4. Slow the flow to keep the water on your land so it can percolate back to your aquifers:
- green roofs;
- reed beds;
- swales;
- ponds;
- dew ponds;
- French drains;
- meanders in streams, swales and rivers – add leaky dams where possible.
5. Think how much water you need. The first five in the following list of typical types of planting will need watering for the first season and then should do without additional water after establishment. The second five will need watering. A vegetable garden typically needs 0.12mm (Å⁄200 in) per square metre (11 sq ft) per month in summer months, depending of course on what you are growing. For a 5m2 (54 sq ft) border say, this would mean 600 litres (130 gallons) a month. A hose or sprinkler uses about 1,000 litres (220 gallons) an hour, so this equates to using a hosepipe for about 2.3 minutes a day over the month. New trees will need 80–100 litres (17–21 gallons) per month depending on size and species.

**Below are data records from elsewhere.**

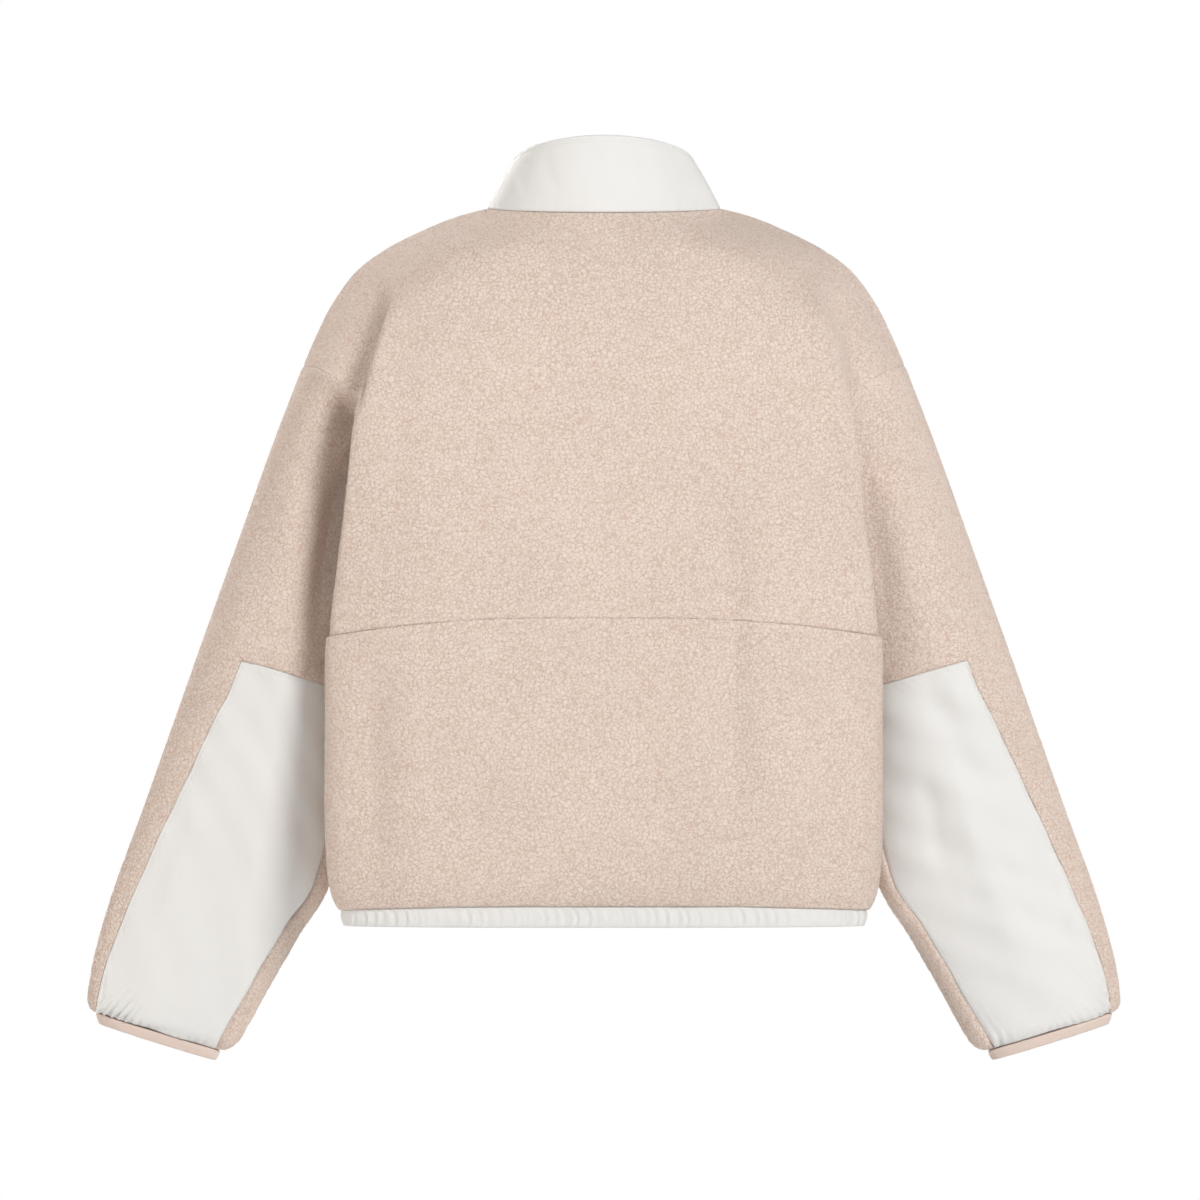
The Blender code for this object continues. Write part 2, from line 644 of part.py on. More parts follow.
def build_zip(centre):
    """The zip, along the centre front's line (y, z) from the collar's top to the hem."""
    end = chords(centre)[-1]
    tape = cut_path(centre, TAPE_ENDS[0], end - TAPE_ENDS[1])
    for word, sign in (("left", 1), ("right", -1)):
        sides = (sign * TAPE_INNER, sign * TAPE_OUTER)
        swept_bar(f"zip_tape_{word}", tape, sides, -TAPE_DEPTH, TAPE_WALL, TAPE)
    chain = cut_path(centre, SLIDER_AT + SLIDER_LONG / 2 + SLIDER_GAP, end - CHAIN_END)
    chain_top = CHAIN_WALL + OFF_TAPE - TAPE_DEPTH
    swept_bar("zip_chain", chain, (-CHAIN_HALF, CHAIN_HALF), chain_top, CHAIN_WALL, PLASTIC)
    box = cut_path(centre, end - BOX_ENDS[0], end - BOX_ENDS[1])
    box_top = BOX_WALL + OFF_TAPE - TAPE_DEPTH
    swept_bar("zip_box", box, (-BOX_HALF, BOX_HALF), box_top, BOX_WALL, PLASTIC)
    near = cut_path(centre, SLIDER_AT - SLIDER_LONG / 2, SLIDER_AT + SLIDER_LONG / 2)
    down = (near[-1] - near[0]) / np.linalg.norm(near[-1] - near[0])
    middle = cut_path(centre, SLIDER_AT, end)[0]
    build_tab(*build_slider(middle, np.array([down[1], -down[0]])))


clear_scene()
build_zip(build_jacket())
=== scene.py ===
# %% [markdown]
# # A cropped fleece jacket
# The jacket hangs zipped up and filled out, as if worn, with nobody in it. Pile fleece makes
# the body and sleeves; the stand collar, the forearm panels and the hem band are white woven
# nylon, and the cuffs are bound in knit. This notebook lays finely shaped cloth on the packed
# pieces, one step at a time, and ends with the light and the camera.

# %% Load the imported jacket
import math

import bpy
import numpy as np
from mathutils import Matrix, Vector
from mathutils.kdtree import KDTree


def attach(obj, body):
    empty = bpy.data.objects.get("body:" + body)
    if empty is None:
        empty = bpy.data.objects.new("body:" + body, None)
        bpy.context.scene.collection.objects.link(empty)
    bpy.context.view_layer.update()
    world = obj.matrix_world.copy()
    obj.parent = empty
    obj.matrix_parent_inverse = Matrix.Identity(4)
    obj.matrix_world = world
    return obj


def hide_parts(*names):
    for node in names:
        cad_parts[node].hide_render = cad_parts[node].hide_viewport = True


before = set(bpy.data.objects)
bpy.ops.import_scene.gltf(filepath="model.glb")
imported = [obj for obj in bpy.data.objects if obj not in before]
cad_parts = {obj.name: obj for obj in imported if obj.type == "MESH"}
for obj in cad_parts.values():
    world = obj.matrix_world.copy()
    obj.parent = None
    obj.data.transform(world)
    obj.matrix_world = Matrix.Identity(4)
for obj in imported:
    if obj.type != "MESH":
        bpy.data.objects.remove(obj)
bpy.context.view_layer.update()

print("packed pieces:", len(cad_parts))

# %% [markdown]
# ## The jacket's own sizes
# A sewn garment follows a pattern: a few measured lines that every piece shares. The same
# tables that shaped the solids are repeated here, in millimetres, for the wearer's left side
# (+X). Reading them at many more places gives smooth cloth that lies just on its solid, which
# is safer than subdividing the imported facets, because seams then meet by themselves.

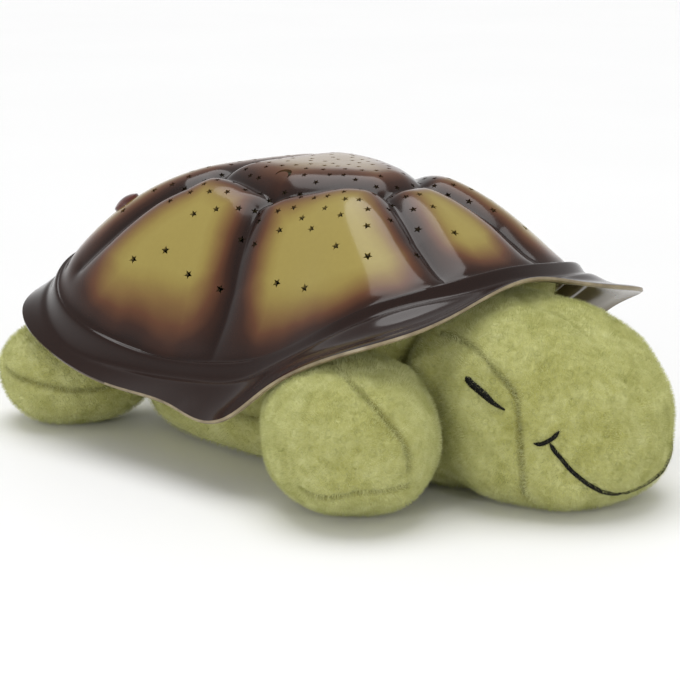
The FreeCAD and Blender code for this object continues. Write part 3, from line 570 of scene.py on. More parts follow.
# ------------------------------------------------------------------ plush
def plush_material(name, seed=0.0, shift=0.0):
    m = Mat(name)
    mp = m.node("ShaderNodeMapping")
    mp.inputs["Location"].default_value = (seed, seed * 0.7, -seed)
    m.link(m.co, mp.inputs["Vector"])
    co = mp.outputs[0]
    big = m.noise(38.0, 4.0, 0.62, 0.4, co)
    mid = m.noise(210.0, 4.0, 0.65, 0.6, co)
    fine = m.noise(1500.0, 2.0, 0.6, 0.0, co)
    k = m.math("ADD", m.math("MULTIPLY", big, 0.55), m.math("MULTIPLY", mid, 0.45))
    col = m.ramp(k, [(0.30, srgb(148 + shift, 146 + shift, 76)), (0.45, srgb(178 + shift, 177 + shift, 108)), (0.60, srgb(200 + shift, 200 + shift, 138)), (0.75, srgb(216 + shift, 217 + shift, 166))])
    col = m.mix(m.math("MULTIPLY", fine, 0.26), col, srgb(128, 128, 64))
    # painted shade: the pile darkens along the seams for the shade in their creases
    col = m.mix(m.math("MULTIPLY", m.attr("seam_shade"), 0.62), col, srgb(96, 92, 38))
    # small embossed rings pressed into the pile
    vor = m.node("ShaderNodeTexVoronoi", feature="F1")
    vor.inputs["Scale"].default_value = 175.0
    vor.inputs["Randomness"].default_value = 0.55
    m.link(co, vor.inputs["Vector"])
    ringd = m.math("ABSOLUTE", m.math("SUBTRACT", vor.outputs["Distance"], 0.30))
    ring = m.math("SUBTRACT", 1.0, m.math("DIVIDE", ringd, 0.10, True), True)
    col = m.mix(m.math("MULTIPLY", ring, 0.16), col, srgb(120, 124, 58))
    h = m.math("ADD", m.math("MULTIPLY", mid, 0.9), m.math("MULTIPLY", fine, 0.7))
    h = m.math("SUBTRACT", h, m.math("MULTIPLY", ring, 0.35))
    m.set(Base_Color=col, Roughness=0.92, Normal=m.bump(h, 0.65, 0.0011))
    m.set(Sheen_Weight=0.55, Sheen_Roughness=0.45, Sheen_Tint=srgb(228, 230, 176), Specular_IOR_Level=0.15)
    return m.m


def fuzz_material():
    m = Mat("pile_fuzz")
    n = m.noise(120.0, 3.0, 0.6)
    m.set(Base_Color=m.ramp(n, [(0.3, srgb(170, 172, 100)), (0.7, srgb(222, 223, 166))]), Roughness=0.9, Sheen_Weight=0.3, Specular_IOR_Level=0.1)
    return m.m


def loft(name, stations, ns=72, na=96):
    """closed soft form; stations(s, a) gives points for s in 0..1 along the length and angle a"""
    s = (1 - np.cos(np.linspace(0, np.pi, ns))) / 2
    s = s[1:-1]
    a = np.linspace(0, 2 * np.pi, na, endpoint=False)
    S, A = np.meshgrid(s, a, indexing="ij")
    P = stations(S.ravel(), A.ravel())
    e0 = stations(np.zeros(1), np.zeros(1))
    e1 = stations(np.ones(1), np.zeros(1))
    V = np.concatenate([P, e0, e1])
    faces = []
    i = np.arange(na)
    j = (i + 1) % na
    m = len(s)
    for k in range(m - 1):
        faces += np.stack([k * na + i, k * na + j, (k + 1) * na + j, (k + 1) * na + i], -1).tolist()
    faces += [[len(P), (q + 1) % na, q] for q in range(na)]
    faces += [[len(P) + 1, (m - 1) * na + q, (m - 1) * na + (q + 1) % na] for q in range(na)]
    o = link(name, V, faces)
    bm = bmesh.new()
    bm.from_mesh(o.data)
    bmesh.ops.recalc_face_normals(bm, faces=bm.faces)
    bm.to_mesh(o.data)
    bm.free()
    return o


def spow(v, p):
    return np.sign(v) * np.abs(v) ** p


def sqrt_interp(st, vals):
    f = cspline(np.sqrt(st), vals)
    return lambda s: f(np.sqrt(s))


def remesh(o, size):
    m = o.modifiers.new("r", "REMESH")
    m.mode, m.voxel_size = "VOXEL", size * MM
    m.use_smooth_shade = True
    return apply_mods(o)


def puff(o, seams, cap, voxel=4.5, pressure=3.2, frames=18, pin_w=5.0):
    """the filling presses the cloth out between its seams; seam points stay where they are"""
    remesh(o, voxel)
    P = coords(o)
    w = np.zeros(len(P))
    for L in seams:
        w = np.maximum(w, np.exp(-(line_dist(P, L) / pin_w) ** 2))
    w = np.maximum(w, smooth01(-P[:, 2], -2.5, -0.6))
    g = o.vertex_groups.new(name="held")
    for i, x in enumerate(w):
        g.add([i], float(x), "REPLACE")
    c = o.modifiers.new("cloth", "CLOTH")
    c.settings.quality = 6
    c.settings.mass = 0.25
    c.settings.tension_stiffness = 12
    c.settings.compression_stiffness = 12
    c.settings.shear_stiffness = 6
    c.settings.bending_stiffness = 0.4
    c.settings.use_pressure = True
    c.settings.uniform_pressure_force = pressure
    c.settings.vertex_group_mass = "held"
    c.settings.effector_weights.gravity = 0
    c.point_cache.frame_start, c.point_cache.frame_end = 1, frames
    for f in range(1, frames + 1):
        SCENE.frame_set(f)
    apply_mods(o)
    SCENE.frame_set(1)
    Q = coords(o)
    d = Q - P
    L = np.linalg.norm(d, axis=1)
    Q = P + d * (np.minimum(L, cap) / np.maximum(L, 1e-9))[:, None]
    Q[:, 2] = np.maximum(Q[:, 2], 0.0)
    set_coords(o, Q)
    o.vertex_groups.clear()
    return o


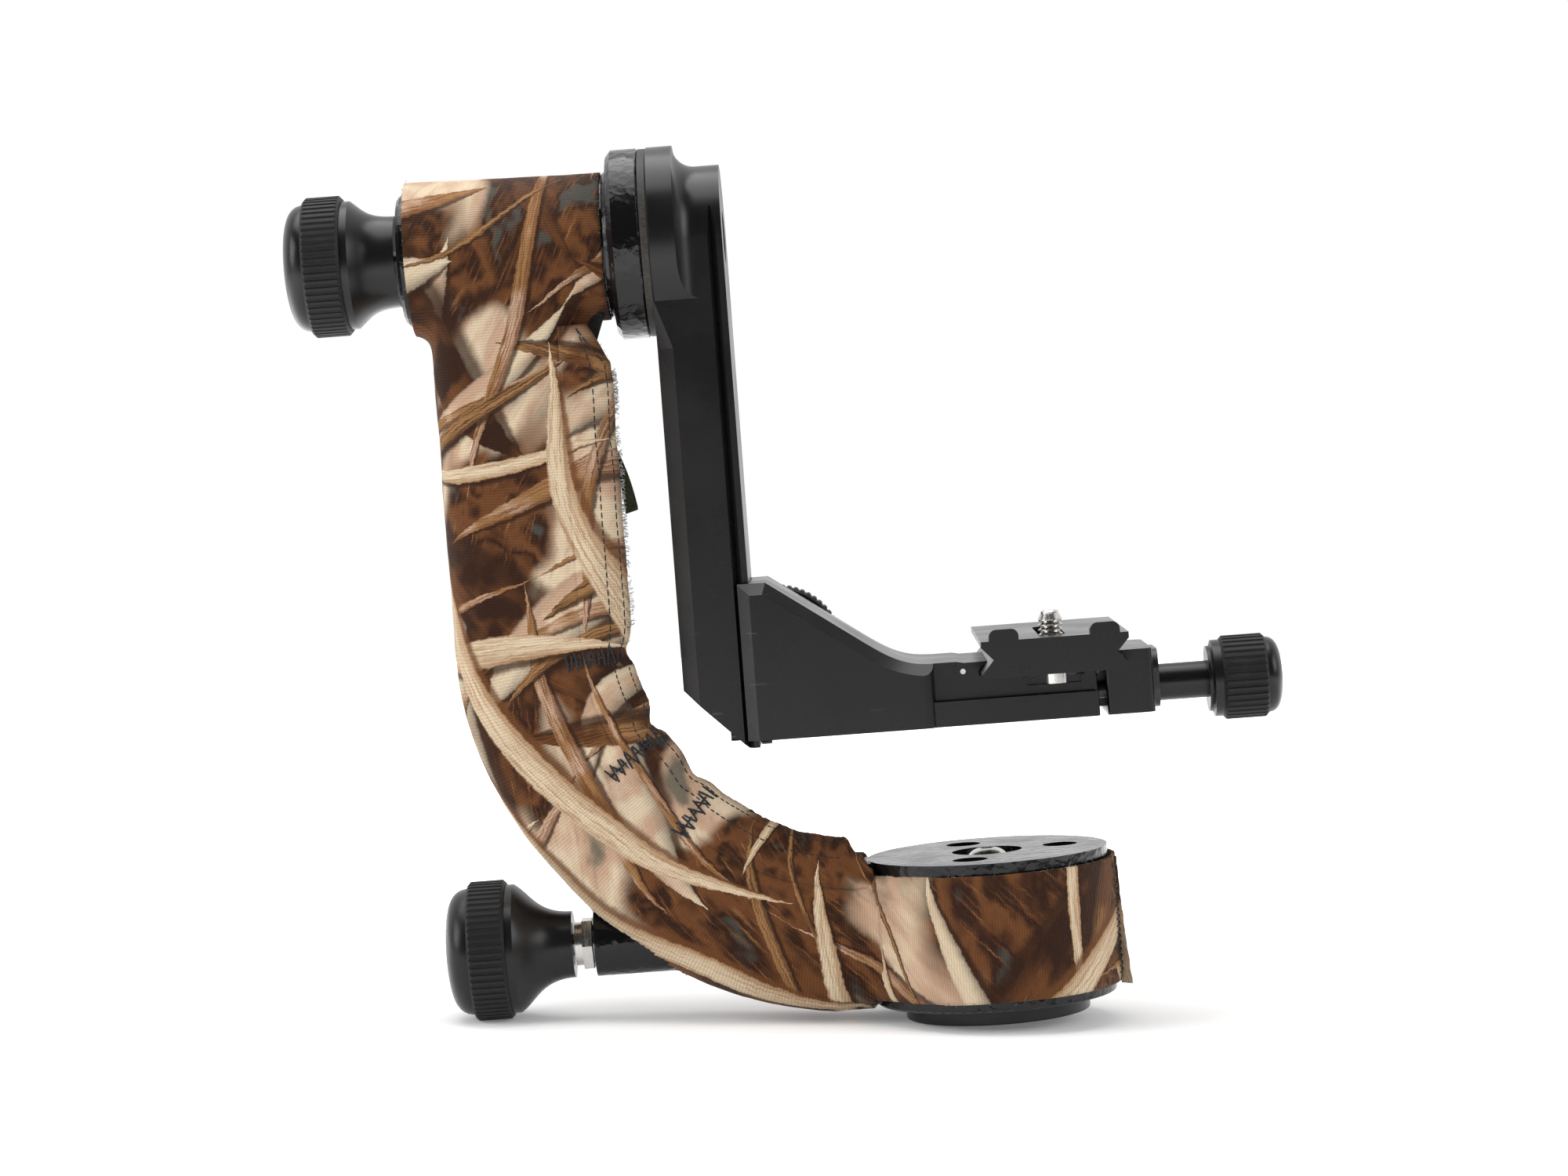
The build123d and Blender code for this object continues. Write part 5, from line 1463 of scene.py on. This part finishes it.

Here are some typical types of planting that you may have in your garden:
- gravel/drought tolerant;
- steppe-style planting;
- prairie;
- forest garden;
- wildflower meadow;
- vegetable garden;
- herbaceous border;
- greenhouse;
- new trees @ 8cm (3.in) girth;
- new trees @ 35cm (14in) girth.
6. Using the rules of thumb above, draw up a water budget to ensure you save enough rain to cover summer watering needs.
7. Create healthy living soil by feeding your microbes. Your soil can become like a sponge, holding on to any water that arrives and allowing it to percolate slowly back to your aquifers.